A copy of the U.S. CLIMATE Act of 2021 can be found HERE.  A section-by-section summary can be found HERE. Key elements of the legislation include:

Makes Climate Action Central to U.S. Diplomacy & National Security Planning

  • Makes climate change a cross-cutting imperative of the State Department by calling for enhanced integration and coordination of climate action across State Dept. bureaus and various federal agencies responsible for executing U.S. foreign policy.
  • Provides critical policy and authorities to resume U.S. leadership on international climate cooperation. 
  • Integrates climate science and forecasting into national security planning.
  • Integrates “The Women and Climate Change Act” to address the disproportionate effect climate change has on women and girls globally.

 

Strengthens U.S. Bilateral and Multilateral Engagement on Climate Change

  • Encourages U.S. cooperation and special programs with Mexico, Canada, China, India, the European Union, the Caribbean countries, Brazil and the Amazon region, Indonesia, and in Sub-Saharan Africa.
  • Supports action to restore and meet U.S. climate obligations to ICAO, the Montreal Protocol, the GCF, and the Paris Agreement, including with respect to methane and other highly potent greenhouse gases, and encourages leadership in pursuit of climate mitigation actions to address global transportation and deforestation emissions.

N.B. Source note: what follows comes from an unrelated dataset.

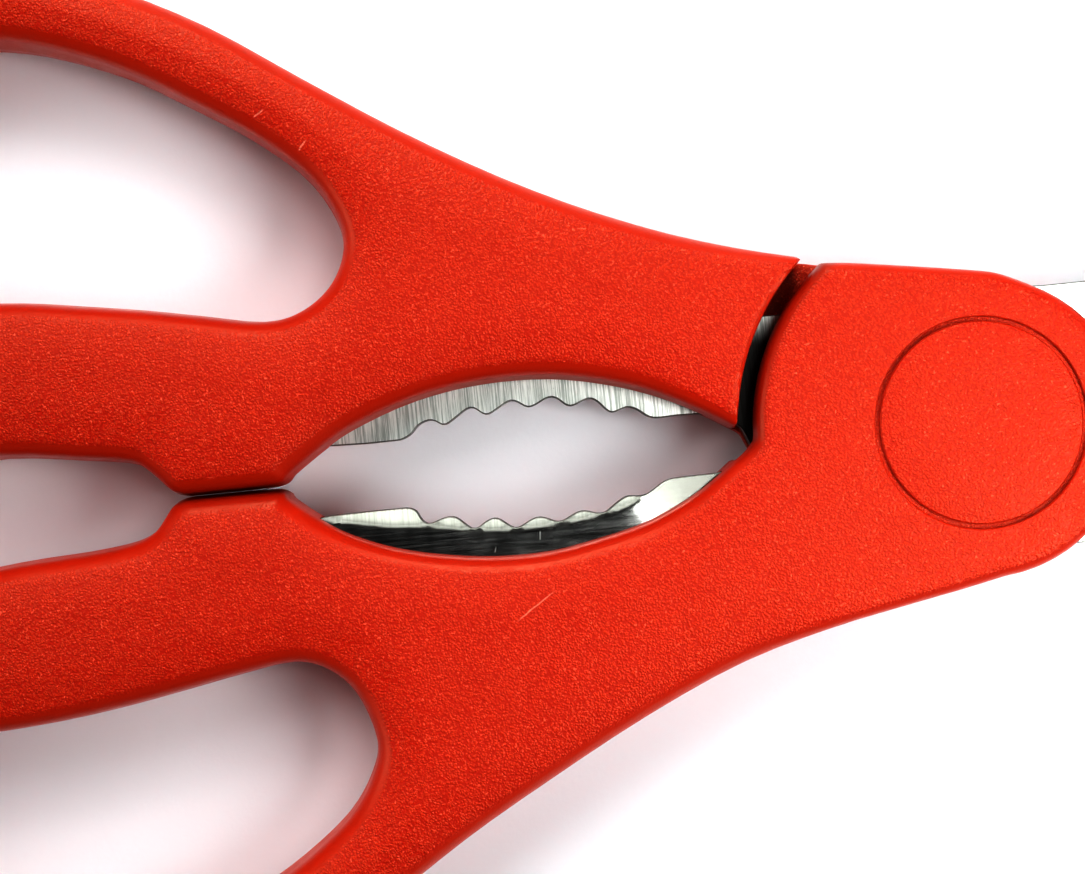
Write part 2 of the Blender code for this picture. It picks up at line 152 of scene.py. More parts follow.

Provides Resources, Authorities, and Policy for Restoring U.S. Leadership on Climate Change by Maximizing U.S. Economic Opportunity in the Global Clean Energy Economy

  • Establishes a range of new international climate change mitigation and adaptation assistance, finance tools, and initiatives at USAID, the Treasury Department, the State Department, and the DFC.
  • Refocuses energy specific assistance programs to support clean energy development.